The Library houses a collection of news clippings dating back to the 1800s, and has over 6,000 photographs, transparencies, films, phonographic records, videos, manuscripts, and parade publications. These archival materials are made available to other museums, schools, and cultural organizations, and traveling exhibits have been mounted by the Museum.

The Museum hosts children’s classes in mask making, a weekly concert with retired String Band  Mummers, and a “Going Up Broad Street” workshop on mummer costume-making. For Palma Lucas, the best days just might be the Rotary Club-sponsored visits by “special needs” kids and adults. When the retired String Band Mummers, calling themselves “The Hardly Ables,” play and strut in the Hall of Fame, Palma reports that “the visitors’ bodies come alive and their eyes sparkle.”
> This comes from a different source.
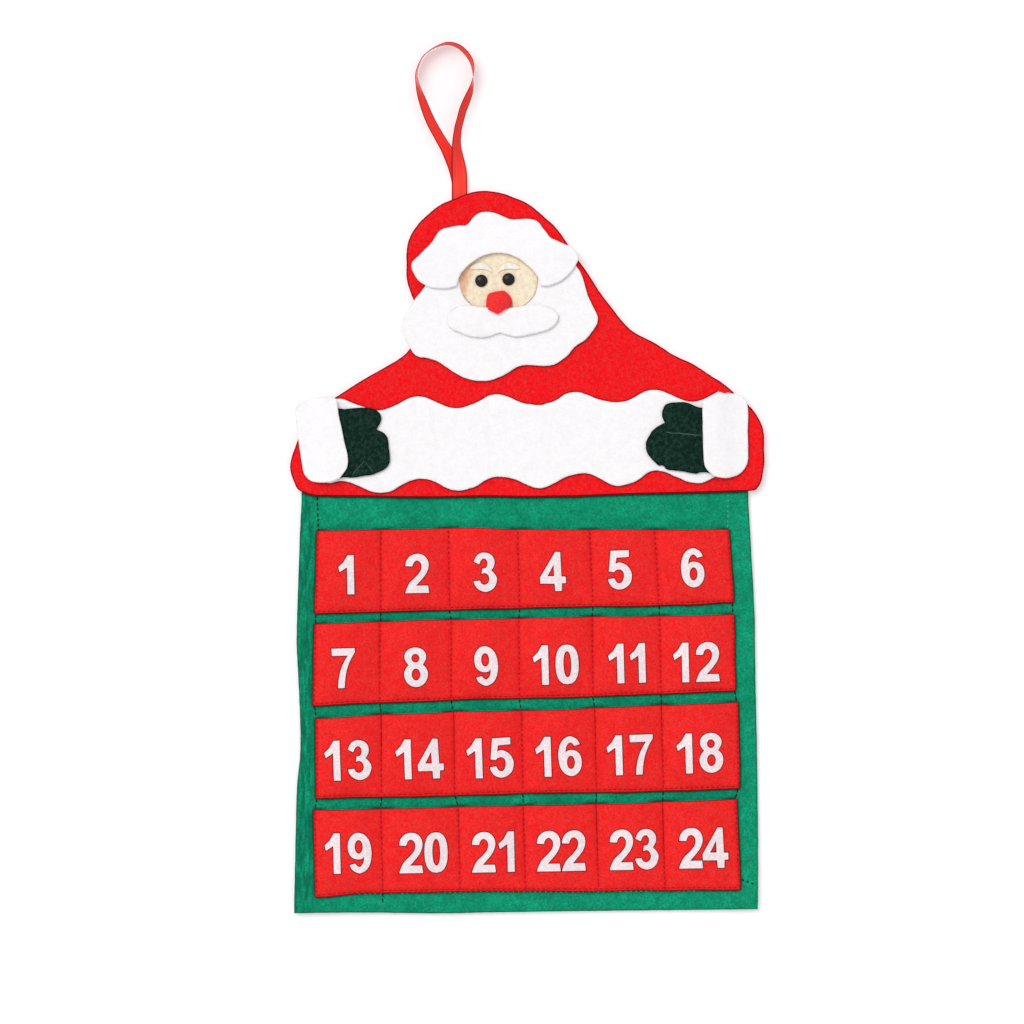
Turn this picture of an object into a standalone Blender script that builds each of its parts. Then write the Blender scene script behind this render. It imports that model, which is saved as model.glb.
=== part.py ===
# Felt advent calendar: a bearded winter figure leans over a sheet with four rows of six open pockets.
# The sheet hangs from a satin ribbon loop. All lengths are in metres, +Z is up and -Y is the front.
# The origin is the point where the loop rests on a nail, and the plane y = 0 is the wall.

import math

import bmesh
import bpy
from mathutils import Vector

for item in list(bpy.data.objects):
    bpy.data.objects.remove(item, do_unlink=True)


# Felt thicknesses and the clearance between two layers
BACKING_FELT = 0.0020
ROBE_FELT = 0.0020
WHITE_FELT = 0.0020
CUFF_FELT = 0.0020
TRIM_FELT = 0.0015
MITTEN_FELT = 0.0015
POCKET_FELT = 0.0015
FACE_FELT = 0.0010
BROW_FELT = 0.0006
LAYER_GAP = 0.0003

# Ribbon: one satin strip folded to a loop, its two plies lying on each other at the hat
RIBBON_WIDTH = 0.0100
RIBBON_PLY = 0.00025
PLY_GAP = 0.0003
LOOP_WIDTH = 0.0385
LOOP_LENGTH = 0.0963
TAIL_LENGTH = 0.0275
FOLD_GAP = 0.00085

# Pockets: rows of strips, each sewn at its ends, along its bottom and between the pockets
ROWS = 4
STRIP_WIDTH = 0.2770
STRIP_HEIGHT = 0.0550
ROW_GAP = 0.0053
POCKET_DEPTH = 0.0050
SIDE_SEAM = 0.0020
BOTTOM_SEAM = 0.0026

# Backing panel: the margins around the pocket rows, and what is tucked behind the robe
SIDE_MARGIN = 0.0125
TOP_MARGIN = 0.0203
BOTTOM_MARGIN = 0.0160
PANEL_TUCK = 0.0252

# Robe: hat, shoulders and arms in one cut piece that reaches a little past the panel
ROBE_OVERHANG = 0.0038
HAT_RISE = 0.0002
RIBBON_TO_CENTRE = 0.0437

# Head: places are taken from the middle of the face
FACE_RADIUS = 0.0238
FACE_DROP = 0.0586
FACE_SHIFT = 0.0185
BEARD_WIDTH = 0.1276
BEARD_HEIGHT = 0.0844
BEARD_DROP = 0.0238
BEARD_SHIFT = 0.0009
BRIM_WIDTH = 0.1096
BRIM_HEIGHT = 0.0506
BRIM_RISE = 0.0197
BRIM_SHIFT = 0.0024
BRIM_RAMP = 0.0090
ARCH_RADIUS = 0.0262
ARCH_DROP = 0.0085
MOUSTACHE_WIDTH = 0.0730
MOUSTACHE_HEIGHT = 0.0217
MOUSTACHE_DROP = 0.0269
MOUSTACHE_SHIFT = 0.0031
NOSE_WIDTH = 0.0167
NOSE_HEIGHT = 0.0152
NOSE_THICKNESS = 0.0060
NOSE_DROP = 0.0145
NOSE_SHIFT = 0.0008
EYE_RADIUS = 0.0042
EYE_HEIGHT = 0.0024
EYE_SPACING = 0.0178
EYES_SHIFT = 0.0021
EYE_STEP = 0.0005
BROW_WIDTH = 0.0147
BROW_HEIGHT = 0.0062
BROW_RISE = 0.0082

# Wavy band across the robe
BEARD_TO_TRIM = 0.0081
TRIM_HEIGHT = 0.0539
TRIM_INSET_LEFT = 0.0234
TRIM_INSET_RIGHT = 0.0280
WAVE_LENGTH = 0.0515
WAVE_HEIGHT = 0.0044
HEM_MARGIN = 0.0056
TRIM_TILT = math.radians(-1.6)
WAVE_PHASE_SHARE = 0.326

# Mittens and cuffs: places are taken from the ends of the band
LEFT_MITTEN_WIDTH = 0.0400
LEFT_MITTEN_HEIGHT = 0.0465
LEFT_MITTEN_INSET = 0.0026
LEFT_MITTEN_RISE = -0.0010
RIGHT_MITTEN_WIDTH = 0.0455
RIGHT_MITTEN_HEIGHT = 0.0478
RIGHT_MITTEN_INSET = 0.0043
RIGHT_MITTEN_RISE = 0.0023
CUFF_WIDTH = 0.0301
CUFF_HEIGHT = 0.0559
CUFF_RISE = 0.0016
CUFF_RAMP = 0.0070
CUFF_CLEARANCE = 0.0005
LEFT_CUFF_OUT = 0.0055
RIGHT_CUFF_OUT = 0.0076
LEFT_CUFF_TILT = math.radians(-10.0)

# One overrun for every cutter, and the distance under which cut points merge
OVERRUN = 0.0050
WELD = 0.0000001

# Fineness of the curves
OUTLINE_STEPS = 4
LOOP_STEPS = 3
POCKET_COLUMNS = 8
POCKET_RUNS = 6
ROUND_STEPS = 28
DOME_RINGS = 5
WAVE_STEPS = 14


# Outline points as shares of each piece's own width and height, from its lower left corner.
# Each run is a smooth curve, and two runs meet at a corner.
robe_shares = [[
    (0.040, 0.010), (0.084, 0.003), (0.232, 0.0), (0.507, 0.001), (0.727, 0.008), (0.968, 0.020),
    (0.985, 0.033), (0.995, 0.067), (1.0, 0.135), (0.998, 0.207), (0.987, 0.258), (0.970, 0.300),
    (0.928, 0.355), (0.864, 0.419), (0.754, 0.514), (0.699, 0.575), (0.644, 0.690), (0.608, 0.778),
    (0.575, 0.846), (0.544, 0.900), (0.488, 0.965), (0.448, 0.992), (0.407, 1.0), (0.374, 0.990),
    (0.343, 0.969), (0.302, 0.934), (0.274, 0.897), (0.255, 0.849), (0.247, 0.781), (0.249, 0.716),
    (0.262, 0.644), (0.272, 0.579), (0.266, 0.520), (0.253, 0.484), (0.232, 0.453), (0.177, 0.403),
    (0.122, 0.352), (0.067, 0.298), (0.033, 0.243), (0.014, 0.178), (0.0, 0.109), (0.004, 0.070),
    (0.016, 0.031),
]]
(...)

The highly acclaimed winner of Audience Award for Best Documentary Feature spotlights the world of the Philadelphia Mummers and their annual parade. 

And although a museum cannot fully capture, even on its videos, the undulating formations and revelry of the New Year’s Day Mummers Parade, if you happen to be in Philadelphia during the summertime, the Museum holds a weekly Summer Mummers program on its parking lot. For a while, there was a Summer Mummers parade on the Parkway where I live, and I understood the wish to be one of them, as in my neighborhood, my Mummers. As in “ I wanna strut!” It’s irresistible.

To approximate the Mummers strut, you put on Oh ,Dem Golden Slippers and you spread your arms, supporting an invisible cape. You pump your elbows. You rock and bob. You tilt your head. You strut forward and back, now sideways, and now in circles. Toddlers do it. Kids do it. And even sophisticated Philadelphians grow big smiles when they try to do it. Philadelphia businessman Max Raab, now 77 years old, was moved when he became a septuagenarian to make the movie “Strut,” so in case you can’t get to the Mummers Museum in Philadelphia, wherever you are, you can rent the movie and you, too, can strut.